• _What is required_
Exactly as given, repeat all of the entries.

[Collection entries]
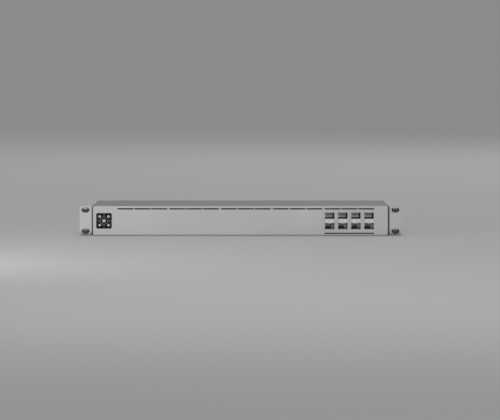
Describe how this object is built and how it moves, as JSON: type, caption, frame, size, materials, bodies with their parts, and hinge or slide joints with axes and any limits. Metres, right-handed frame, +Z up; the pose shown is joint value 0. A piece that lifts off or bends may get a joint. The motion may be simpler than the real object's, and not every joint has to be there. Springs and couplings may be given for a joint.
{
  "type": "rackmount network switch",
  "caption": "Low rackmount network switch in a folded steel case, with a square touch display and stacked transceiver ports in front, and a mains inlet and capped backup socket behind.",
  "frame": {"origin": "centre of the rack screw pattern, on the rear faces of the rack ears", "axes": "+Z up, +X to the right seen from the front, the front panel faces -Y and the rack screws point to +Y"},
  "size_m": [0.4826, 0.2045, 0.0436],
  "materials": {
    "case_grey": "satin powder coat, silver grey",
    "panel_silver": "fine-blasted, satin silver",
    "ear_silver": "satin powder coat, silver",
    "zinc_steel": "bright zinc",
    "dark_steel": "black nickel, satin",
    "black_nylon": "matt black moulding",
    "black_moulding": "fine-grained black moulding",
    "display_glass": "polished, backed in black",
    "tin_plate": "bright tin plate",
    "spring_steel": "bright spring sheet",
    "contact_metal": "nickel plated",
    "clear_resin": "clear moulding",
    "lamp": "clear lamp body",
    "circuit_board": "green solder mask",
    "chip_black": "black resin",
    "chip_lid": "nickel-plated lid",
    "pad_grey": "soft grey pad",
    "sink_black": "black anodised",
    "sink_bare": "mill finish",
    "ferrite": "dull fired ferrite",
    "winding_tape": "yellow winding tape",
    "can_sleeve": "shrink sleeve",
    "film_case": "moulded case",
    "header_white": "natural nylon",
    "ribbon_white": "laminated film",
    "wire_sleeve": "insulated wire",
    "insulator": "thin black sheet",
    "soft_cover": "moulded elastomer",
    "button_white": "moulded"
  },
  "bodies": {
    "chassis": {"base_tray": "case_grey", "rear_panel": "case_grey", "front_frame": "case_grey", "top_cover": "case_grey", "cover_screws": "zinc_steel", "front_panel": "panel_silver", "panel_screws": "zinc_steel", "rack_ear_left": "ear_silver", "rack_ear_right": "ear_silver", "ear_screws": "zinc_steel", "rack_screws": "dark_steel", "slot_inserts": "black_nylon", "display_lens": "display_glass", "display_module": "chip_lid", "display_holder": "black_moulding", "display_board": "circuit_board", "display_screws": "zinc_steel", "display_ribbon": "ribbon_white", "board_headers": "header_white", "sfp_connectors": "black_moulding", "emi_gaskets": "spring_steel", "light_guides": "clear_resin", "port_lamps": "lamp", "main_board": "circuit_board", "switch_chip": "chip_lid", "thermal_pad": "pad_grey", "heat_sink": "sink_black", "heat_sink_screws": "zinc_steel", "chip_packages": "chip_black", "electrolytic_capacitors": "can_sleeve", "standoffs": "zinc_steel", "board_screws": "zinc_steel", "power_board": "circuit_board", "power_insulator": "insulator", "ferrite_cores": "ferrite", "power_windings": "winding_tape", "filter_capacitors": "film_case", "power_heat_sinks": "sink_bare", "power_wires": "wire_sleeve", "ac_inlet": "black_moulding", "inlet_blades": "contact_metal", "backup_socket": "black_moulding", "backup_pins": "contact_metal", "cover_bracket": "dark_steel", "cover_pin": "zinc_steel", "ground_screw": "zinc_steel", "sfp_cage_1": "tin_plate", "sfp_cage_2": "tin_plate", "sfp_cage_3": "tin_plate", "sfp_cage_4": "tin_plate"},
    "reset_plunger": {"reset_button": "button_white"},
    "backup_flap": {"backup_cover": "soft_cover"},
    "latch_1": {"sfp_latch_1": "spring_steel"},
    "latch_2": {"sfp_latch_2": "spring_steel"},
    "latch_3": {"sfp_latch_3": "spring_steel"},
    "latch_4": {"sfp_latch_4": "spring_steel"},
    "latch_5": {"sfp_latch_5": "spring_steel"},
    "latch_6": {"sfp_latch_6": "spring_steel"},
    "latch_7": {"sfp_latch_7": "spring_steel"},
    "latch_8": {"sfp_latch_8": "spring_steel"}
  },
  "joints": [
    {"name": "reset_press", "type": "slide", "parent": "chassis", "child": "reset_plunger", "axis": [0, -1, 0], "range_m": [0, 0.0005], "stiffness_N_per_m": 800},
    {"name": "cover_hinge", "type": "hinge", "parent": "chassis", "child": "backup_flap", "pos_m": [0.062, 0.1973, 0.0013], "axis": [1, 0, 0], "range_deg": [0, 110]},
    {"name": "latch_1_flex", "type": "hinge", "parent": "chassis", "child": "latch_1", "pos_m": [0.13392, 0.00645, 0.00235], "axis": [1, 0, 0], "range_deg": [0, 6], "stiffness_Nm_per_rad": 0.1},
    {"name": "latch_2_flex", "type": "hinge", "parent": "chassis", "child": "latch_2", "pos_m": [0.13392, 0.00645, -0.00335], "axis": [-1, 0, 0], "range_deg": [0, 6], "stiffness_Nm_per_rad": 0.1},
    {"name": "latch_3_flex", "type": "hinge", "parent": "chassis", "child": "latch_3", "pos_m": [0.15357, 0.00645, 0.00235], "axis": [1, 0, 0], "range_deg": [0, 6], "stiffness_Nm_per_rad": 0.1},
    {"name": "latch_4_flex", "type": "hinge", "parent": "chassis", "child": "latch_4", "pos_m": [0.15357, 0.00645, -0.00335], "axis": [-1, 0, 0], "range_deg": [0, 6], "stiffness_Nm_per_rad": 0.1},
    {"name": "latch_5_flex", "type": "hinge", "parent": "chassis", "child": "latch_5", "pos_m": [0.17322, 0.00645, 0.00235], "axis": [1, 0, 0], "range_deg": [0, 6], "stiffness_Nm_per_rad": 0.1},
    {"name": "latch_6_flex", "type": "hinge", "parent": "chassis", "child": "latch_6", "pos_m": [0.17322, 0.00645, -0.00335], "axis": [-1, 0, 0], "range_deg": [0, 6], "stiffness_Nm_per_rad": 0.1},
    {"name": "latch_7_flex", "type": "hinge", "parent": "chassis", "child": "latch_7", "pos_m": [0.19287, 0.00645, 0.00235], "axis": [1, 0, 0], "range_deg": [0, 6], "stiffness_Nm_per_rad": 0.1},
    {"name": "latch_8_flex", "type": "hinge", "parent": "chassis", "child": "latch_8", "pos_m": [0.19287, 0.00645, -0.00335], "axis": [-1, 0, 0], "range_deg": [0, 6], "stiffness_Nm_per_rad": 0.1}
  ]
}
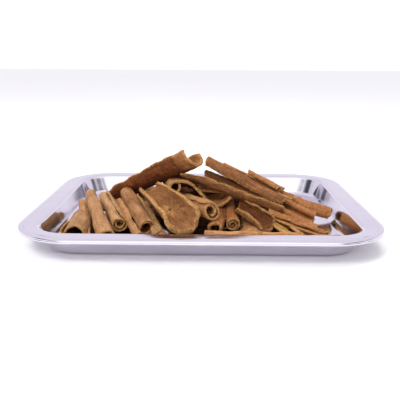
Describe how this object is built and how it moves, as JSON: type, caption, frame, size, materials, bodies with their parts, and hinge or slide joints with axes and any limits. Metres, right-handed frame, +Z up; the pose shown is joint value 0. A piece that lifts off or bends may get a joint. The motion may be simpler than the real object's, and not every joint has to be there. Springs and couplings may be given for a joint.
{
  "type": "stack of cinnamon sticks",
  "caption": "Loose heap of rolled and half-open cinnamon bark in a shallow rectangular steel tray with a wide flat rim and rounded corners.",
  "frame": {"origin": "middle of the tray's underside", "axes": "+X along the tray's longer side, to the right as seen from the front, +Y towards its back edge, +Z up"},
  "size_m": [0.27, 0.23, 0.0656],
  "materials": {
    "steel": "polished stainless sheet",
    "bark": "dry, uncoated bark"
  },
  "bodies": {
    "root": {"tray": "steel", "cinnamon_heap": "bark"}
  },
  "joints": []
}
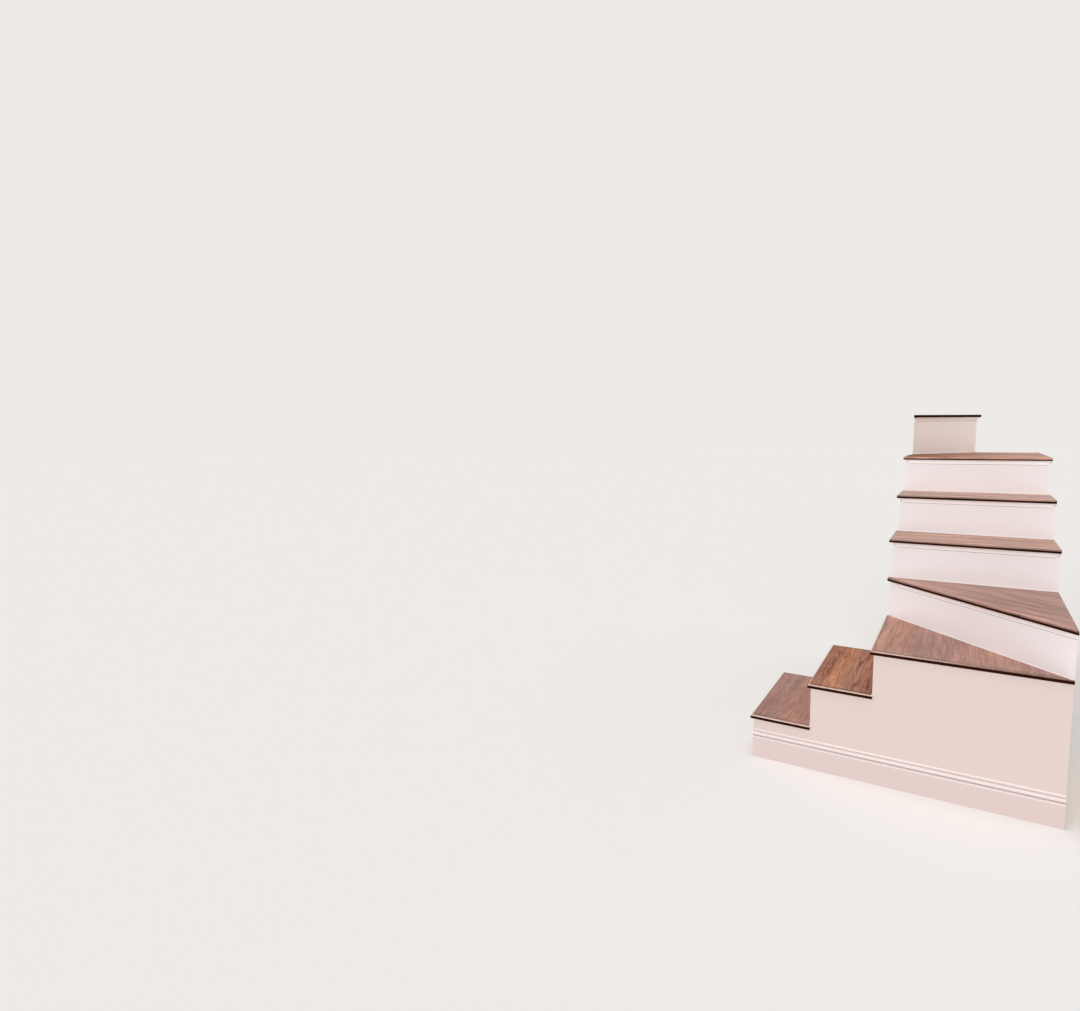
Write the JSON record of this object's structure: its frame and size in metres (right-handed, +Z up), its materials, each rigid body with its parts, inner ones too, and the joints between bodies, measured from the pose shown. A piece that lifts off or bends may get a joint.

• _Correct output_
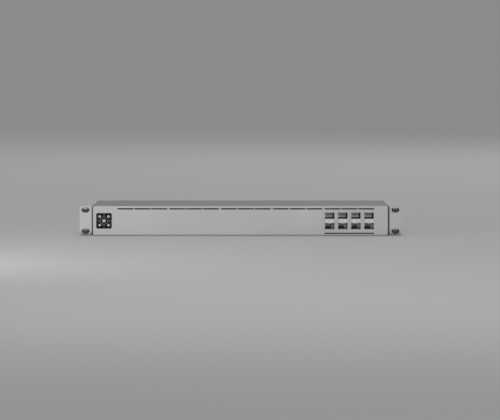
Describe how this object is built and how it moves, as JSON: type, caption, frame, size, materials, bodies with their parts, and hinge or slide joints with axes and any limits. Metres, right-handed frame, +Z up; the pose shown is joint value 0. A piece that lifts off or bends may get a joint. The motion may be simpler than the real object's, and not every joint has to be there. Springs and couplings may be given for a joint.
{
  "type": "rackmount network switch",
  "caption": "Low rackmount network switch in a folded steel case, with a square touch display and stacked transceiver ports in front, and a mains inlet and capped backup socket behind.",
  "frame": {"origin": "centre of the rack screw pattern, on the rear faces of the rack ears", "axes": "+Z up, +X to the right seen from the front, the front panel faces -Y and the rack screws point to +Y"},
  "size_m": [0.4826, 0.2045, 0.0436],
  "materials": {
    "case_grey": "satin powder coat, silver grey",
    "panel_silver": "fine-blasted, satin silver",
    "ear_silver": "satin powder coat, silver",
    "zinc_steel": "bright zinc",
    "dark_steel": "black nickel, satin",
    "black_nylon": "matt black moulding",
    "black_moulding": "fine-grained black moulding",
    "display_glass": "polished, backed in black",
    "tin_plate": "bright tin plate",
    "spring_steel": "bright spring sheet",
    "contact_metal": "nickel plated",
    "clear_resin": "clear moulding",
    "lamp": "clear lamp body",
    "circuit_board": "green solder mask",
    "chip_black": "black resin",
    "chip_lid": "nickel-plated lid",
    "pad_grey": "soft grey pad",
    "sink_black": "black anodised",
    "sink_bare": "mill finish",
    "ferrite": "dull fired ferrite",
    "winding_tape": "yellow winding tape",
    "can_sleeve": "shrink sleeve",
    "film_case": "moulded case",
    "header_white": "natural nylon",
    "ribbon_white": "laminated film",
    "wire_sleeve": "insulated wire",
    "insulator": "thin black sheet",
    "soft_cover": "moulded elastomer",
    "button_white": "moulded"
  },
  "bodies": {
    "chassis": {"base_tray": "case_grey", "rear_panel": "case_grey", "front_frame": "case_grey", "top_cover": "case_grey", "cover_screws": "zinc_steel", "front_panel": "panel_silver", "panel_screws": "zinc_steel", "rack_ear_left": "ear_silver", "rack_ear_right": "ear_silver", "ear_screws": "zinc_steel", "rack_screws": "dark_steel", "slot_inserts": "black_nylon", "display_lens": "display_glass", "display_module": "chip_lid", "display_holder": "black_moulding", "display_board": "circuit_board", "display_screws": "zinc_steel", "display_ribbon": "ribbon_white", "board_headers": "header_white", "sfp_connectors": "black_moulding", "emi_gaskets": "spring_steel", "light_guides": "clear_resin", "port_lamps": "lamp", "main_board": "circuit_board", "switch_chip": "chip_lid", "thermal_pad": "pad_grey", "heat_sink": "sink_black", "heat_sink_screws": "zinc_steel", "chip_packages": "chip_black", "electrolytic_capacitors": "can_sleeve", "standoffs": "zinc_steel", "board_screws": "zinc_steel", "power_board": "circuit_board", "power_insulator": "insulator", "ferrite_cores": "ferrite", "power_windings": "winding_tape", "filter_capacitors": "film_case", "power_heat_sinks": "sink_bare", "power_wires": "wire_sleeve", "ac_inlet": "black_moulding", "inlet_blades": "contact_metal", "backup_socket": "black_moulding", "backup_pins": "contact_metal", "cover_bracket": "dark_steel", "cover_pin": "zinc_steel", "ground_screw": "zinc_steel", "sfp_cage_1": "tin_plate", "sfp_cage_2": "tin_plate", "sfp_cage_3": "tin_plate", "sfp_cage_4": "tin_plate"},
    "reset_plunger": {"reset_button": "button_white"},
    "backup_flap": {"backup_cover": "soft_cover"},
    "latch_1": {"sfp_latch_1": "spring_steel"},
    "latch_2": {"sfp_latch_2": "spring_steel"},
    "latch_3": {"sfp_latch_3": "spring_steel"},
    "latch_4": {"sfp_latch_4": "spring_steel"},
    "latch_5": {"sfp_latch_5": "spring_steel"},
    "latch_6": {"sfp_latch_6": "spring_steel"},
    "latch_7": {"sfp_latch_7": "spring_steel"},
    "latch_8": {"sfp_latch_8": "spring_steel"}
  },
  "joints": [
    {"name": "reset_press", "type": "slide", "parent": "chassis", "child": "reset_plunger", "axis": [0, -1, 0], "range_m": [0, 0.0005], "stiffness_N_per_m": 800},
    {"name": "cover_hinge", "type": "hinge", "parent": "chassis", "child": "backup_flap", "pos_m": [0.062, 0.1973, 0.0013], "axis": [1, 0, 0], "range_deg": [0, 110]},
    {"name": "latch_1_flex", "type": "hinge", "parent": "chassis", "child": "latch_1", "pos_m": [0.13392, 0.00645, 0.00235], "axis": [1, 0, 0], "range_deg": [0, 6], "stiffness_Nm_per_rad": 0.1},
    {"name": "latch_2_flex", "type": "hinge", "parent": "chassis", "child": "latch_2", "pos_m": [0.13392, 0.00645, -0.00335], "axis": [-1, 0, 0], "range_deg": [0, 6], "stiffness_Nm_per_rad": 0.1},
    {"name": "latch_3_flex", "type": "hinge", "parent": "chassis", "child": "latch_3", "pos_m": [0.15357, 0.00645, 0.00235], "axis": [1, 0, 0], "range_deg": [0, 6], "stiffness_Nm_per_rad": 0.1},
    {"name": "latch_4_flex", "type": "hinge", "parent": "chassis", "child": "latch_4", "pos_m": [0.15357, 0.00645, -0.00335], "axis": [-1, 0, 0], "range_deg": [0, 6], "stiffness_Nm_per_rad": 0.1},
    {"name": "latch_5_flex", "type": "hinge", "parent": "chassis", "child": "latch_5", "pos_m": [0.17322, 0.00645, 0.00235], "axis": [1, 0, 0], "range_deg": [0, 6], "stiffness_Nm_per_rad": 0.1},
    {"name": "latch_6_flex", "type": "hinge", "parent": "chassis", "child": "latch_6", "pos_m": [0.17322, 0.00645, -0.00335], "axis": [-1, 0, 0], "range_deg": [0, 6], "stiffness_Nm_per_rad": 0.1},
    {"name": "latch_7_flex", "type": "hinge", "parent": "chassis", "child": "latch_7", "pos_m": [0.19287, 0.00645, 0.00235], "axis": [1, 0, 0], "range_deg": [0, 6], "stiffness_Nm_per_rad": 0.1},
    {"name": "latch_8_flex", "type": "hinge", "parent": "chassis", "child": "latch_8", "pos_m": [0.19287, 0.00645, -0.00335], "axis": [-1, 0, 0], "range_deg": [0, 6], "stiffness_Nm_per_rad": 0.1}
  ]
}
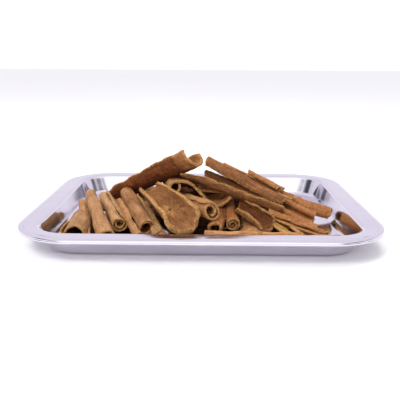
Describe how this object is built and how it moves, as JSON: type, caption, frame, size, materials, bodies with their parts, and hinge or slide joints with axes and any limits. Metres, right-handed frame, +Z up; the pose shown is joint value 0. A piece that lifts off or bends may get a joint. The motion may be simpler than the real object's, and not every joint has to be there. Springs and couplings may be given for a joint.
{
  "type": "stack of cinnamon sticks",
  "caption": "Loose heap of rolled and half-open cinnamon bark in a shallow rectangular steel tray with a wide flat rim and rounded corners.",
  "frame": {"origin": "middle of the tray's underside", "axes": "+X along the tray's longer side, to the right as seen from the front, +Y towards its back edge, +Z up"},
  "size_m": [0.27, 0.23, 0.0656],
  "materials": {
    "steel": "polished stainless sheet",
    "bark": "dry, uncoated bark"
  },
  "bodies": {
    "root": {"tray": "steel", "cinnamon_heap": "bark"}
  },
  "joints": []
}
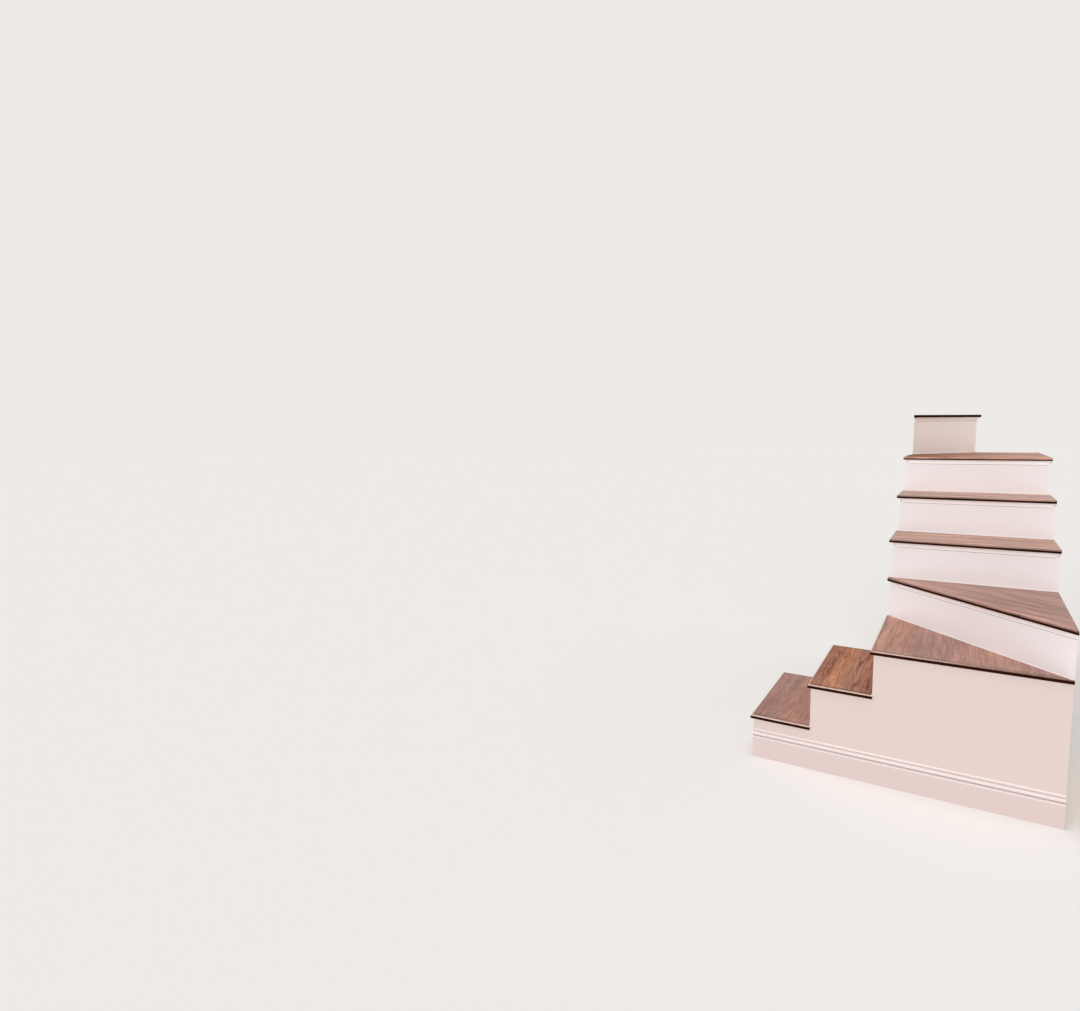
Write the JSON record of this object's structure: its frame and size in metres (right-handed, +Z up), its materials, each rigid body with its parts, inner ones too, and the joints between bodies, measured from the pose shown. A piece that lifts off or bends may get a joint.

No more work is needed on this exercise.